After the tragedy at the Tree of Life synagogue, Pittsburgh came together for Shabbat a week later.
It started on Friday with the Solidarity Shabbat in Squirrel Hill’s Temple Sinai. The temple was so full even Rabbi Jamie Gibson was surprised. Some people had to stand along the walls and the crowd spilled into the hallway.
Hundreds upon hundreds of people — at least 900 by Gibson’s estimation — filled the temple on Friday. On Saturday, too, crowds poured into temples across Squirrel Hill, the center of Jewish life in Pittsburgh.
“We are here not for a memorial service, not a rally, not for a vigil. We are here as an act of spiritual resistance,” Gibson said during Friday evening’s interfaith service. “We are feeling a need to be together.”

A week after a white, anti-Semitic man killed 11 Jewish congregants at the Tree of Life synagogue and injured six others, four of whom were police officers, Pittsburgh’s Jewish community came together over the weekend for the first Shabbat services since the attack, opening their doors to non-Jews as well.
The gatherings were both cathartic and soothing. Fittingly, the week’s Torah portion reflected that theme of solidarity in the midst of tragedy. Rabbis at several services related the stories of the deaths of Abraham and his wife, Sarah. Rabbi Daniel Wasserman noted how Sarah’s passing shook Abraham and Gibson highlighted how Abraham’s two estranged children, Isaac and Ishmael, came together after his death. Wasserman, of the Shaare Torah Congregation, highlighted Abraham’s resiliency.
“Abraham’s life collapsed [but] he chooses to look into future,” Wasserman said on Saturday. “As you look into the future what do we want to build? Hatred? Injustice? That is not our way.”

Gibson, the night before, had a similar appeal: “The task of tomorrow is peace and justice,” he said.
Rabbis at Temple Sinai and Beth Shalom read the names of the 11 dead and prayed for them. Some congregants cried. Police officers were present at the doors of temples across the neighborhood. As worshippers entered Shaare Torah on Saturday Officer Tyler Pashel of the Pittsburgh Bureau of Police stood watching along with the ushers.
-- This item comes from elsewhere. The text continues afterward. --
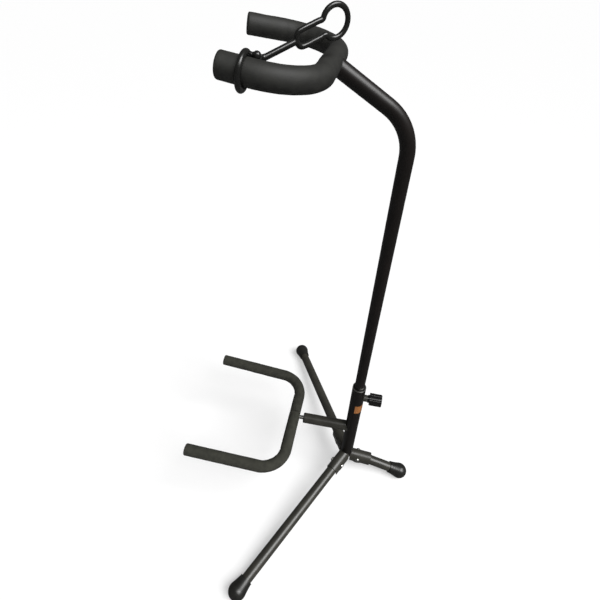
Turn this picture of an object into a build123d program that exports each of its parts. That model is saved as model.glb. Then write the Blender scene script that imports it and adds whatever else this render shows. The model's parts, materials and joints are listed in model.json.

That morning was Pashel’s first assignment, he said, since he responded to the Tree of Life shooting, where he sustained a knee injury.
“I was happy to be here and be with the community,” he said.
Jonathan Young, who lives in Squirrel Hill and is the president of the Shaare Torah Congregation Board of Trustees, said he is aggrieved how tragedy at the Tree of Life would now dictate armed security at the synagogues during services.
“One of the hardest things is that we have always been a very open place,” he said. “We may now physically be a little less open but will continue to be welcoming to Muslims, Christians, whoever wants to join.”

At Temple Sinai’s interfaith service Friday night, Wasi Mohamed, the executive director of the Islamic Center of Pittsburgh (ICP), addressed the congregation in a show of solidarity. ICP and other Muslim groups raised more than $300,000 in donations online and offline to support Tree of Life. He said the Jewish community coming together in the wake of a tragedy gave him hope.
“In a world that seems like it’s getting darker and colder… Squirrel Hill and the Jewish community here has provided that beacon of light,” Mohamed said. “You gave us all more hope. You didn’t know how much that was needed.”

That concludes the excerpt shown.